Both Yoon and Ahn had proposed a campaign merger in order to vie against the ruling party nominee Lee Jae-myung. But weekslong negotiations had dragged out and turned into public disputes as they failed to come to a compromise.
The merger comes on the eve of the two-day early voting that begins on Friday, and six days before the presidential election on Wednesday.
With the unification, the duo seeks to raise chances for Yoon and the opposition bloc in the tight race against Lee Jae-myung of the ruling Democratic Party of Korea.
Following the press conference, the two explained how they were able to come to an agreement.
Yoon said he met with Ahn at midnight Thursday until 2:30 a.m. before they were able to reach an understanding. Their two negotiators, Rep. Jang Je-won of the People Power Party and Rep. Lee Tae-kyu of the People’s Party, were also present. They met at the house of Rep. Jang’s brother-in-law, who has close ties with Ahn.
Ahn said he chose to withdraw his initial suggestion in running a public primary as there was not enough time, and decided to concede to Yoon.
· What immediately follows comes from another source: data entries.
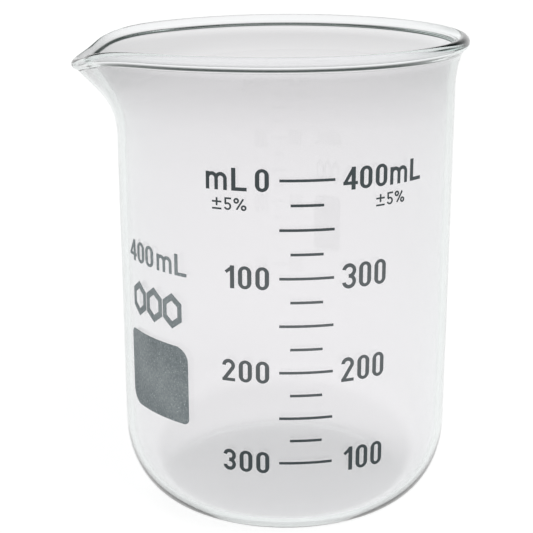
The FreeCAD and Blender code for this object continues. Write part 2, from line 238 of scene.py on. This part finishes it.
@dataclass(frozen=True)
class ClearGlass:
    """Blown borosilicate glass: clear, faintly green through its length, with slight waves.

    Its colour is greyed by height as painted shade: a little over the body, least on the bead and most
    just under the rim. It is given as heights, in shares of the vessel's, each with the light that gets
    through. The shares are given, and stand for no measured property of the glass.
    """

    index: float = 1.473
    vessel_height: float = 0.1128
    # painted shade: light let through at each height share, greying the glass most just under the rim
    painted_shade: Tuple[Tuple[float, float], ...] = ((0.00, 0.902), (0.30, 0.902), (0.62, 0.880), (0.74, 0.876),
                                             (0.85, 0.830), (0.93, 0.725), (0.955, 0.725), (0.978, 0.945))
    painted_shade_hue: Colour = (1.050, 1.018, 1.037)
    clear_colour: Colour = (0.48, 0.74, 0.66)
    absorption_per_metre: float = 45.0
    wave_depth: float = 0.00003
    waves_per_metre: float = 42.0
    film_depth: float = 0.0000010
    smears_per_metre: float = 210.0
    smear_from: float = 0.56
    smear_roughness: float = 0.06
    relief_strength: float = 0.5

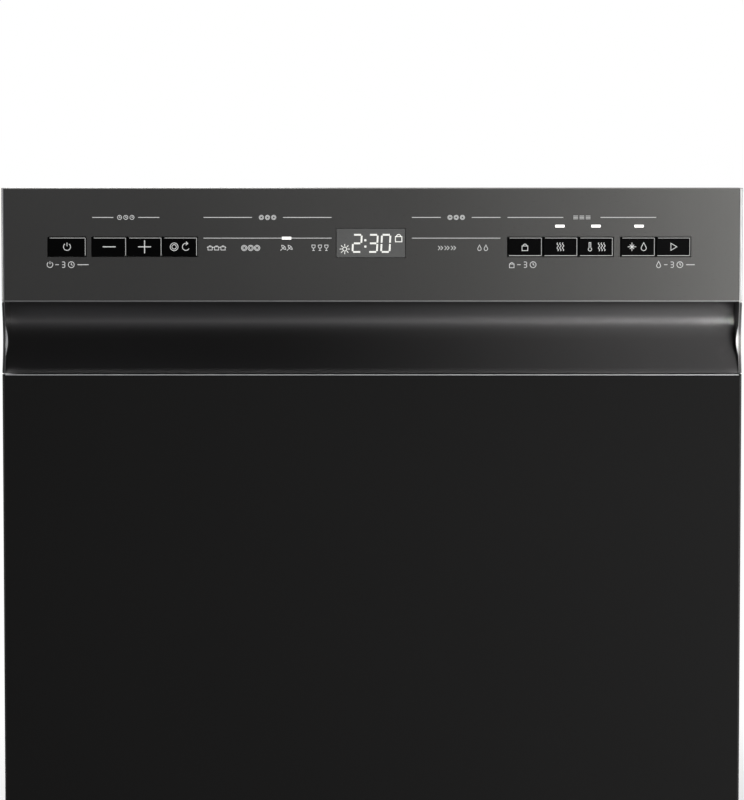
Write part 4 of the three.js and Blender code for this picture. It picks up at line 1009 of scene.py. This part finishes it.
def spray_arm(node):
    """A blown arm: two tapered, rounded blades on a hub, with a row of jets on each."""
    low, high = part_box(node)
    reach = high.x
    middle_y = middle(node).y
    middle_z = low.z + 0.005
    shell = Shell()
    for side in (-1, 1):
        shell.loft([blade_ring(share, side, reach, middle_y, middle_z) for share in spread(25, 0, 1)])
    hub = [(0.0066, low.z), (0.019, low.z), (0.0198, low.z + 0.001)]
    hub += [(0.0198, high.z - 0.001), (0.019, high.z), (0.0066, high.z)]
    shell.ring((0, middle_y, 0), hub, "z", 48)
    shell.stand_in(f"{node}_blades", "grey", node, node, "grey_plastic")
    jets = Shell()
    for side in (-1, 1):
        for i, x in enumerate(spread(7, 0.035, reach - 0.03)):
            y = middle_y + (0.005 if i % 2 else -0.005)
            ring = [(0.0012, 0.0), (0.0032, 0.0), (0.0030, 0.0008), (0.0012, 0.0008)]
            jets.ring((side * x, y, middle_z + 0.0046), ring, "z", 20)
    jets.build(f"{node}_jets", "dark", node)


def heater():
    """The heating rod: one smooth ring, open at the back, its ends turned down."""
    low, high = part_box("heating_element")
    radius_rod = 0.004
    centre_y = low.y + radius_rod + HEATER_RADIUS
    z = high.z - radius_rod
    gap = math.radians(12)
    turns = [gap + 2 * (math.pi - gap) * i / 120 for i in range(121)]
    ring = [(HEATER_RADIUS * math.sin(t), centre_y + HEATER_RADIUS * math.cos(t), z) for t in turns]
    legs = lambda p: [(p[0], p[1], low.z + (z - low.z - 0.003) * t) for t in (0, 0.5, 1.0)]
    shell = Shell()
    shell.tube(legs(ring[0]) + ring[1:-1] + legs(ring[-1])[::-1], radius_rod, 14)
    shell.stand_in("heating_rod", "heater", "cabinet", "heating_element", "heater_steel")


def ribs(name, y, z, places, radii, thick, sides):
    """Thin rings around a motor that lies along X."""
    shell = Shell()
    inner, outer = radii
    for x in places:
        shell.ring((0, y, z), [(inner, x), (outer, x), (outer, x + thick), (inner, x + thick)], "x", sides)
    shell.build(name, "zinc", "cabinet")


def pump_ribs():
    """Cooling ribs around both pumps' motors."""
    low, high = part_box("wash_pump")
    _, y, z = middle("wash_pump")
    ribs("wash_pump_ribs", y, z, spread(9, low.x + 0.044, high.x - 0.006), (0.0355, 0.0385), 0.0025, 48)
    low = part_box("drain_pump")[0]
    places = spread(5, low.x + 0.003, low.x + 0.032)
    ribs("drain_pump_ribs", low.y + 0.030, low.z + 0.030, places, (0.0215, 0.0240), 0.003, 40)


# ---------- Hardware ----------
SPRING_TURNS = 42
SPRING_WIRE = 0.00085
LOUVRE_HALF = 0.0018
SEAM_INSET = 0.0005  # the blanket's back seams stay inside the frame's box


def door_springs():
    """Close-wound tension springs with a hook at each end."""
    for side in ("left", "right"):
        low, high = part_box(f"door_spring_{side}")
        x, _, z = middle(f"door_spring_{side}")
        coil_start, coil_end = low.y + 0.010, high.y - 0.010
        steps = 12 * SPRING_TURNS
        path = []
        for i in range(steps + 1):
            turn = math.pi * i / 6
            y = coil_start + (coil_end - coil_start) * i / steps
            path.append((x + 0.0040 * math.cos(turn), y, z + 0.0040 * math.sin(turn)))
        shell = Shell()
        shell.tube(path, SPRING_WIRE, 6)
        for y, way in ((coil_start, -1), (coil_end, 1)):
            bend = [i * 0.6 for i in range(6)]
            hook = [(x + 0.0035 * math.cos(t), y + way * (0.0045 + 0.0040 * math.sin(t)), z) for t in bend]
            shell.tube(hook, SPRING_WIRE, 6)
        shell.stand_in(f"spring_coil_{side}", "zinc", "cabinet", f"door_spring_{side}", "galvanised_steel")


def feet():
    """Levelling feet with a stepped pad, a hexagon and a screw thread."""
    for end in ("front_left", "front_right", "rear_left", "rear_right"):
        node = f"foot_{end}"
        low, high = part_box(node)
        centre = (*middle(node).xy, 0)
        pad = (high.x - low.x) / 2
        profile = [(0.0, 0.0), (pad - 0.0015, 0.0), (pad, 0.0015), (pad, 0.0055)]
        profile += [(pad - 0.002, 0.0075), (0.010, 0.0080), (0.0050, 0.0100)]
        z = 0.014
        while z < high.z - 0.002:
            profile += [(0.0050, z), (0.0042, z + 0.001)]
            z += 0.002
        profile += [(0.0040, high.z), (0.0, high.z)]
        shell = Shell()
        shell.lathe(centre, profile, "z", 40)
        shell.lathe(centre, [(0.0, 0.0078), (0.0095, 0.0078), (0.0095, 0.0145), (0.0, 0.0145)], "z", 6)
        shell.stand_in(f"{node}_screwed", "dark", node, node, "dark_plastic")


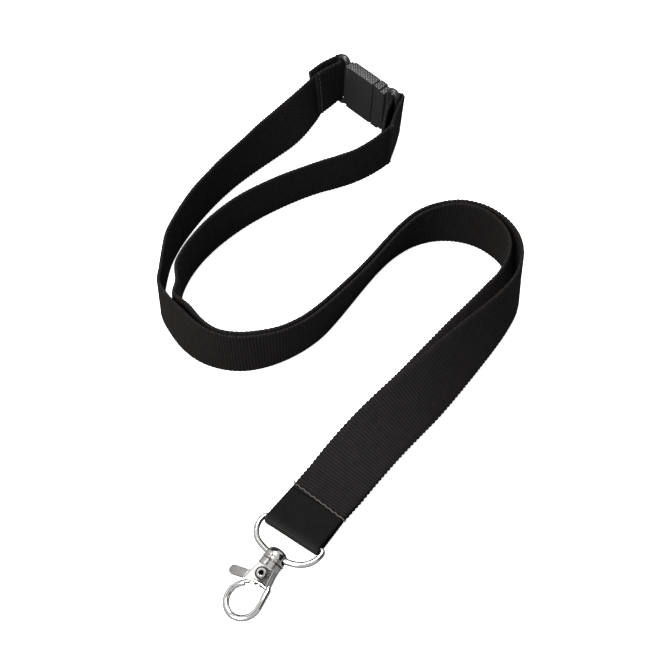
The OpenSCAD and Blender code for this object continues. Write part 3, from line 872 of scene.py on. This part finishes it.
def hard_piece(name, bm, place, materials, body, node):
    """Puts a hard part in place on the body it rides on, prints that body, and hides the node that it stands
    for.
    """
    bmesh.ops.transform(bm, verts=bm.verts, matrix=place)
    piece = add_piece(name, bm, materials, sharp=SHARP_EDGE)
    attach(piece, body)
    if node:
        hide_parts(node)
    print(name, "rides on", body, "and has", len(piece.data.polygons), "faces")


# %% [markdown]
# ## The breakaway buckle
# Each half is one moulding: a flat block, and an arched end that holds the bar for the webbing.
# The socket half is a block with a pocket let into its open end and a slightly proud rim there,
# which catches the light as a thin line. The plug half steps down towards its arch.

# %% Buckle sizes and the arched end
BODY_HALF, BODY_T, BODY_H = 11.0, 4.8, 20.8
SOCKET_END, PLUG_START = 4.62, 4.92
ARCH_Z, ARCH_X, ARCH_ROOT = 9.0, 13.6, 11.4
TONGUE_T, TONGUE_W, TONGUE_L = 2.4, 9.0, 10.0
ARM_Z, ARM_W, ARM_L, BARB_R, BARB_Z = 6.4, 2.6, 9.2, 1.2, 7.2
SLOT_PLAY = 0.2
at_buckle = placed(BUCKLE_AT, BUCKLE_TURN)


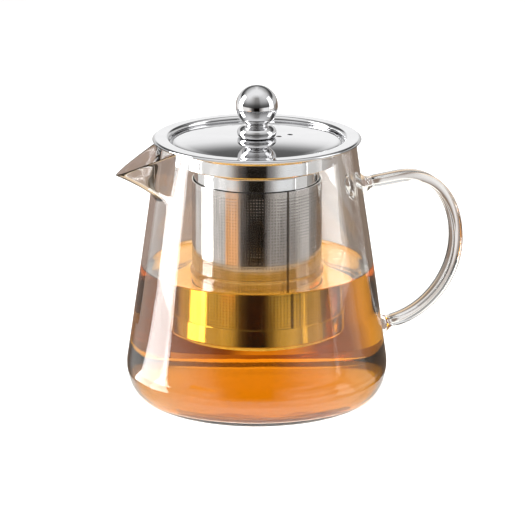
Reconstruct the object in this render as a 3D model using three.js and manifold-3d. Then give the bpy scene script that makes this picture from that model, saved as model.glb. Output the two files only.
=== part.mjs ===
// A glass teapot with a lift-out steel infuser basket and a knobbed steel lid.
// Millimetres, +Z up. The origin is the centre of the base, on the surface it stands on.
// The spout points towards -X and the handle towards +X.
import * as THREE from "three";
import { mergeVertices } from "three/addons/utils/BufferGeometryUtils.js";
import Module from "manifold-3d";

// ---------------------------------------------------------------- driving dimensions

const GAP = 0.3; // left between two pieces that touch
const GAUGE = 0.8; // sheet of the basket and of the lid

const pot = {
  height: 115.2, // resting plane to rim
  baseRadius: 49, // flat that it stands on
  bellyRadius: 57.2, // outer radius where the rounded corner runs into the wall
  bellyHeight: 18,
  rimRadius: 43, // outer radius at the rim
  cornerLead: 0.6, // share of the corner's width that it stays flat
  cornerTurn: 0.47, // share of the corner's height at which it leaves the wall's line
  wall: 2.3,
  floor: 3.4,
};

const spout = {
  depth: 23, // from the rim down to where the wall starts to fold out
  halfWidth: 13.3, // at the rim
  reach: 21.8, // tip beyond the rim circle
  drop: 10.6, // tip below the rim
  riseEase: 1.15, // how late the fold opens on its way up
  crestEase: 1.45, // how sharp the fold's crest is
  sideEase: 1.2, // how softly the fold runs out at its sides
};

const handle = {
  upperDrop: 24.7, // upper weld below the rim
  upperRun: 20, // straight run from the wall to the bend
  upperRise: 2.2, // that the straight run climbs
  lowerHeight: 25, // lower weld above the base
  lowerRun: 8,
  lowerRise: 1.4,
  reach: 37.5, // middle of the strap beyond the belly, at its farthest
  reachDrop: 28, // that farthest point below the upper weld
  width: 8, // across the strap
  thickness: 4.8,
  corner: 1.8,
  beadLength: 5, // fused bead, out from the wall
  beadWidth: 6.6,
  beadHeight: 5.4,
  upperLead: 0.62, // share of the way out that the upper bend runs straight on
  upperHold: 0.6, // share of the way up that the strap stays upright above its farthest point
  lowerLead: 0.5,
  lowerHold: 0.55,
};

const basket = {
  rimClearance: 5.7, // collar to the inside of the glass rim
  overhang: 2.2, // flange beyond the outside of the glass rim
  edgeDrop: 1.4, // flange top to the foot of its turned-down edge
  recessDepth: 3.2, // flange top to the ledge that carries the lid
  ledge: 4, // width of that ledge
  collarLength: 10, // flange top to the foot of the collar
  shoulderInset: 6.6, // collar radius down to tube radius
  shoulderHeight: 8.1, // foot of the collar to the top of the tube
  shoulderDrop: 0.5, // foot of the collar to the bend where the shoulder turns in
  shoulderFall: 1.7, // that the shoulder falls on its way in
  lap: 2.7, // length of each welded lap
  tubeBottom: 87, // flange top to the foot of the tube
  cupHeight: 9,
  bend: 0.9, // middle radius of the sheet's bends
};

const lid = {
  clearance: 1.1, // lid edge to the recess wall
  crown: 0, // middle of the lid above the flange top
  crownFall: 0.6, // that the lid falls towards its edge
  edgeRound: 2.4, // turned-down edge
  ringClearance: 0.6, // locating ring to the collar
  ringLift: 0.8, // foot of the locating ring above the shoulder's upper lap
  ringFlange: 4, // welding flange of the locating ring
  ventRadius: 1.2,
  vents: [
    { radius: 9.6, degrees: -18 },
    { radius: 15.2, degrees: -2.5 },
  ],
};

const knob = {
  ballRadius: 9.2,
  ballRise: 13.7, // ball centre above the lid
  seamDrop: 1, // weld seam below the ball's middle
  neckRadius: 4.7,
  footBase: 6.9, // radius where the foot sits on the lid
  footRadius: 8.6, // at the foot's bulge
  footBulge: 1.8, // height of the bulge above the foot's base
  bushRadius: 3.6,
  bushLength: 9,
  bushFloor: 1.4, // blind end of the threaded hole
};

const screw = {
  shankRadius: 1.9,
  headRadius: 3.6,
  headHeight: 2.2,
  washerRadius: 4.8,
  washerThickness: 0.8,
};

// ---------------------------------------------------------------- derived places

const v2 = (x, y) => new THREE.Vector2(x, y);
const wallSlope = (pot.rimRadius - pot.bellyRadius) / (pot.height - pot.bellyHeight);
const wallRadius = (z) => pot.bellyRadius + wallSlope * (z - pot.bellyHeight);

const flangeTop = pot.height + GAP + GAUGE;
const collarRadius = pot.rimRadius - pot.wall - basket.rimClearance; // outside
const tubeRadius = collarRadius - basket.shoulderInset; // outside
const recessRadius = collarRadius - GAUGE + basket.ledge; // inside
const ledgeTop = flangeTop - basket.recessDepth;
const collarFoot = flangeTop - basket.collarLength;
const shoulderFoot = collarFoot - basket.shoulderHeight;
const tubeFoot = flangeTop - basket.tubeBottom;

const lidRadius = recessRadius - lid.clearance;
const lidTop = flangeTop + lid.crown;
const ringRadius = collarRadius - GAUGE - lid.ringClearance; // outside
const screwHole = screw.shankRadius + GAP;

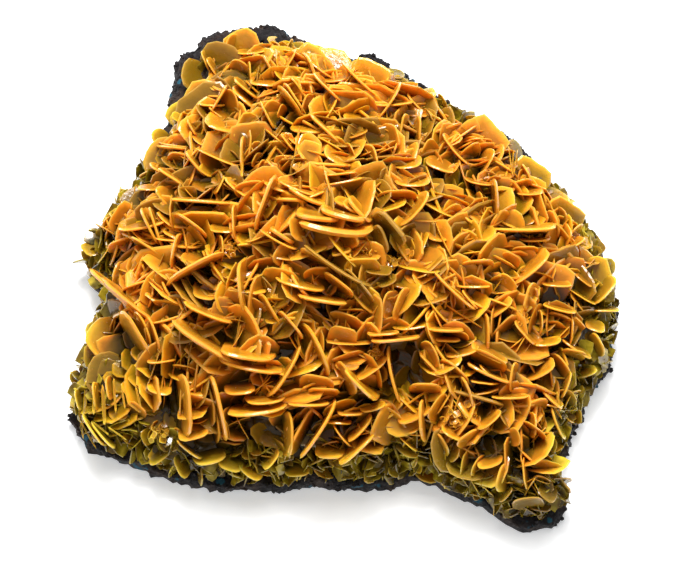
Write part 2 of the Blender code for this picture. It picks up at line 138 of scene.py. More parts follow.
# The rim as the eye sees it, anticlockwise from the near right foot: across, up and height.
RIM = (
    (40.6, -50.0, 0), (43.5, -45.5, 2), (40.2, -39.5, 4), (43.2, -33.5, 4),
    (45.6, -28.0, 4), (48.0, -21.5, 4), (52.2, -17.0, 4), (52.6, -9.0, 4),
    (54.0, -5.4, 4), (52.4, 1.0, 4), (48.4, 8.0, 4), (45.0, 13.6, 5),
    (40.6, 18.6, 5), (37.4, 23.0, 6), (31.6, 28.8, 6), (24.0, 32.6, 6),
    (16.6, 36.4, 6), (11.0, 40.8, 6), (1.0, 43.6, 6), (-10.0, 46.4, 6),
    (-17.0, 49.4, 6), (-24.0, 49.2, 6), (-30.0, 46.8, 6), (-34.2, 42.4, 6),
    (-34.4, 35.0, 6), (-38.0, 29.4, 6), (-42.0, 24.0, 5), (-43.6, 17.0, 5),
    (-47.6, 14.6, 5), (-48.8, 10.4, 5), (-53.4, 7.0, 4), (-52.4, 2.0, 4),
    (-49.0, -3.0, 4), (-50.8, -9.0, 4), (-51.2, -14.0, 4), (-55.0, -20.0, 3),
    (-52.0, -24.0, 3), (-56.0, -26.4, 2), (-55.0, -30.0, 1), (-52.0, -34.0, 0),
    (-42.0, -37.8, 0), (-34.0, -40.8, 0), (-24.4, -42.2, 0), (-16.0, -42.6, 0),
    (-6.0, -41.4, 0), (4.0, -42.6, 0), (12.0, -40.4, 0), (18.0, -41.6, 0),
    (26.0, -45.6, 0), (34.0, -50.0, 0),
)

# Bosses of bare rock: across, up and height as the eye sees them, and their radius.
BOSSES = (
    (-32.0, 42.0, 11, 5.0), (-33.0, 36.0, 9, 4.6), (-26.0, 46.0, 11, 4.6), (-21.0, 48.0, 8, 3.4),
    (-15.6, 47.4, 11, 5.0), (-10.0, 46.0, 8, 3.0), (4.4, 41.2, 11, 4.0), (9.0, 39.4, 8, 3.0),
    (-48.0, -8.6, 5, 3.2),
)

# The plates that can be told apart in the picture, a region at a time: across and down in its
# pixels, radius in mm, how open the plate looks (1 is face on, 0 edge on, below 0 its face looks
# the other way), the slant of its long axis in degrees, and its lift towards the eye in mm.
PLATES_TOP = (
    (233, 47, 3.0, -0.60, 75, 0.5), (252, 52, 3.4, 0.24, 5, 0.0), (268, 68, 4.0, -0.15, -63, 1.0),
    (263, 81, 3.0, 0.33, -6, 0.5), (289, 62, 3.0, 0.17, 57, 1.5), (249, 73, 2.6, -0.15, -86, 0.5),
    (207, 62, 2.8, 0.21, -67, 0.5), (214, 68, 2.8, 0.29, -58, 0.0), (239, 69, 2.8, -0.64, -30, -0.5),
    (246, 89, 4.2, 0.12, -41, 1.5), (268, 116, 4.4, 0.11, -62, 1.5), (219, 99, 4.6, 0.11, 58, 2.0),
    (212, 104, 4.0, 0.12, -4, 1.0), (217, 113, 2.6, 0.15, -38, 1.0), (229, 122, 6.4, 0.41, -20, 0.0),
    (230, 103, 3.2, -0.56, -72, 0.5), (248, 97, 4.0, 0.30, -38, 0.0), (222, 86, 2.4, 0.42, -15, 0.0),
    (272, 112, 2.8, -0.71, 58, 0.5), (282, 112, 2.2, -0.36, 68, 0.5),
    (289, 103, 4.6, -0.13, -54, 1.0), (294, 100, 4.2, -0.14, -56, 0.7),
    (304, 88, 3.6, -0.44, 4, 0.0), (308, 105, 2.8, -0.36, 72, 0.5), (328, 89, 6.0, 0.10, -46, 1.5),
    (321, 69, 3.6, 0.19, -36, 1.0), (326, 67, 2.8, 0.71, -40, -0.5), (364, 84, 6.4, 0.11, -41, 1.5),
    (337, 79, 2.8, 0.29, 10, 0.5), (308, 128, 3.8, 0.26, -2, 0.5), (328, 129, 4.8, 0.10, -43, 1.5),
    (279, 150, 2.8, -0.71, 0, -1.5), (338, 157, 3.6, 0.44, -28, 0.5), (340, 174, 4.6, 0.11, 4, 1.5),
    (342, 182, 4.2, 0.10, 10, 1.0), (257, 160, 2.4, -0.25, 62, 0.5), (262, 166, 1.8, -0.44, 60, 0.0),
    (243, 158, 4.8, 0.10, -89, 1.0), (197, 163, 4.8, 0.17, -50, 0.5),
    (194, 128, 3.0, 0.23, -60, 0.5), (288, 142, 3.0, 0.17, -55, 1.0),
    (351, 151, 2.4, -0.25, -65, 0.5), (335, 55, 2.8, 0.50, -10, -0.5),
)
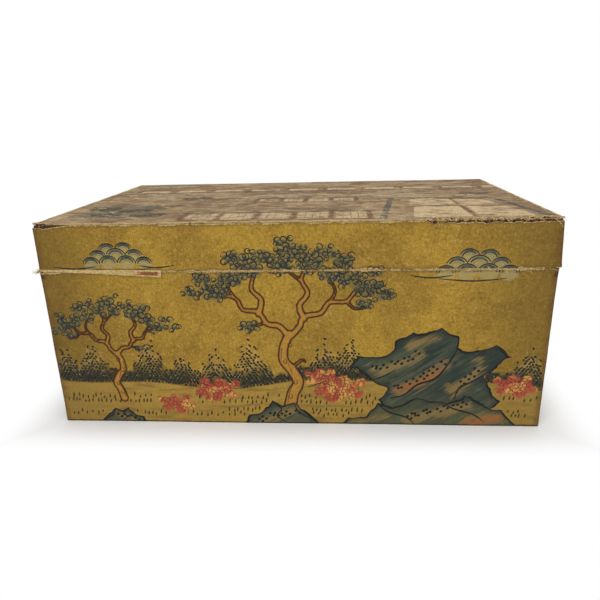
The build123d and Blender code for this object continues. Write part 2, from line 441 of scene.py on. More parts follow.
def moved_ovals(ovals, a, v, size, flip):
    """The same for a motif's ovals, each of which is a middle and how far it reaches either way."""
    middles = moved(ovals, a, v, size, flip)
    return [(*middle, size * oval[2], size * oval[3]) for middle, oval in zip(middles, ovals)]


def full_middle(width, count, ends=0.35, swelling=0.75, start=0.1):
    """Widths for a stroke that is thin at its ends and full in its middle."""
    return width * (ends + swelling * np.sin(np.linspace(start, math.pi - start, count)))


def spots_in(clumps, pitch, stray=0.35, slack=0.0):
    """Places for touches: a loose honeycomb over some clumps, with no two spots crowded."""
    spots = np.empty((0, 2))
    for centre_a, centre_v, reach_a, reach_v in clumps:
        rows = np.arange(-reach_v, reach_v + pitch, 0.87 * pitch)
        for row, rise in enumerate(rows):
            for run in np.arange(-reach_a + 0.5 * (row % 2) * pitch, reach_a + pitch, pitch):
                spot = np.array((centre_a + run, centre_v + rise)) + chance.normal(0, stray * pitch / 2, 2)
                far = math.hypot((spot[0] - centre_a) / reach_a, (spot[1] - centre_v) / reach_v)
                crowded = len(spots) and np.min(np.hypot(*(spots - spot).T)) < 0.6 * pitch
                if far < 1 + slack + chance.normal(0, 0.07) and not crowded:
                    spots = np.vstack([spots, spot])
    return spots


def clear_of(side, spots, washes, gap):
    """Which spots lie more than a gap outside all the shapes of some washes."""
    a, v = np.asarray(spots, float).T
    return np.all([side.depth(wash, a, v) > gap for wash in washes], axis=0)


def arc(centre, reach, start, stop, count, squash=1.0):
    """Points on an arc, with the angles measured from upright towards the right."""
    angles = np.linspace(start, stop, count)
    return np.array(centre) + reach * np.stack([np.sin(angles), squash * np.cos(angles)], 1)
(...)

The two did not confirm what Ahn’s next position would be after the presidential election, but Ahn expressed a willingness to be in office.
“In the past 10 years, I have made a lot of efforts (since entering politics), and was committed to legislation (serving two terms) as a lawmaker. But I did not have a chance to try administrative works to show actual achievements,” Ahn said.
“I know there are people who are disappointed with my decision (to withdraw my candidacy). I would like to deliver my apology here, and I will make sure to prove my executive ability to make Korea a better country.”
Details of the party merger will be discussed after the presidential election, they said.
Ahn, who has long been advocating for a multiparty system in Korea, said he will work to change the right-leaning People Power Party to promote centrism.
Ahn also proposed reforming the electoral system from the single-member constituency system to a medium or minor electorate system, and also introduce a two-round system for presidency.
As the election law bans publishing polling results within six days of the election, how the merger will affect Yoon’s ratings will only be revealed in the election.